Reserves and production
Statoil's overall oil reserves rose by 18 per cent in 1998, from 2 051 million barrels of oil equivalent the year before to 2 418 million. Gas reserves declined from 366 billion cubic metres to 340 billion. The entire increase in oil reserves has been achieved outside Norway, with international holdings rising by 90 per cent in 1998. These now account for 30 per cent of Statoil's overall oil reserves. Discoveries have also been made which are not sufficiently matured to be included in the reserve base. New reserves added off Norway were smaller than the volume produced there during the year. Statoil's overall production of oil and gas rose from 588 000 barrels of oil equivalent per day in 1997 to 608 000 barrels per day. Daily supplies of entitlement oil from Norwegian fields came to 408 000 barrels, a decline of 13 000 barrels from 1997.

Gas production averaged 17.6 million cubic metres per day. The group still has large ambitions on the Norwegian continental shelf, but future discoveries there are expected to be smaller and more complex than the big fields now in production. As a result, finding and developing a sufficient number of new fields will be a major challenge in coming years. This increases the need for structural change and for modifications to government policies. Statoil's daily international oil production averaged 52 000 barrels in 1998, with gas production averaging 5.9 million cubic metres.

Business segments
Operating profit for exploration and production came to NOK 6.7 billion, compared with NOK 15.4 billion in 1997. This result breaks down into a profit of NOK 9.2 billion from Norwegian operations and a loss of NOK 2.5 billion on international exploration and production. The operating result for Norwegian operations includes a provision of NOK 1.5 billion for calculated losses on rig contracts and for writing down the value of the Varg and Yme oil fields. Write-downs on international operations totalled NOK 1.2 billion for the Lufeng field off China and fields on the UK continental shelf. Refining and marketing achieved an operating profit of NOK 240 million as against NOK 1 301 million in 1997. The market for crude oil has been difficult, with fairly substantial pressure on prices. During 1998, Statoil placed great emphasis on finding new markets. Sales to Asia expanded substantially. The average price of Brent Blend, the North Sea reference crude, fell by 30 per cent from the year before - from NOK 135 (USD 19.1) per barrel to NOK 96 (USD 12.7). In the retailing sector, Statoil has concluded a frame agreement with the ICA/Hakon group on joint ownership and operation of 1 500 service stations in Scandinavia. Operating profit for the petrochemicals business sector came to NOK 371 million as against NOK 396 million in 1997.

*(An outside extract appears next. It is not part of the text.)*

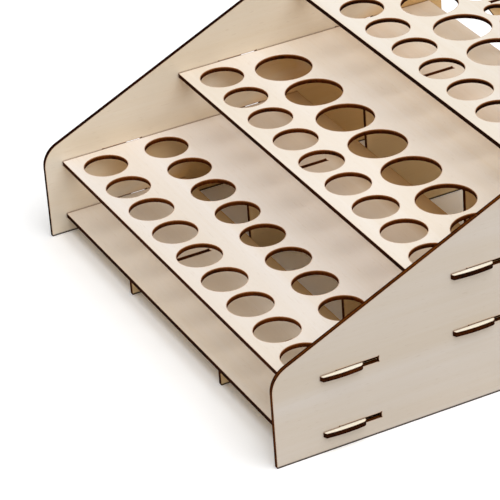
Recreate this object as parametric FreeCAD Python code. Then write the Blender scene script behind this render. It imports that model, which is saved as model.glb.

The setbacks for the world economy in 1998 demonstrate the vulnerability of the energy industry to fluctuations in global demand. Asia's economic crisis meant substantially weaker growth in oil consumption by the part of the world where demand had expanded most strongly in recent years. At the same time, global production capacity has increased because a growing number of areas are being opened for exploration and because of rapid technological progress. There are no signs that resources will move into short supply in the immediate future. Statoil's results over the next few years will continue to depend to a great extent on developments in the oil market and in production from the Norwegian continental shelf. The overall picture is coloured by increased production capacity and weak demand. Cost-effective development and operation are important for Statoil in order to safeguard its competitiveness and earnings. Short-term earnings will be given priority. The group's long-term ambitions are dependent on its ability to deliver results in the short term. A major improvement is required in operating profit and return on capital employed, and greater emphasis than before will be given to restructuring as an instrument.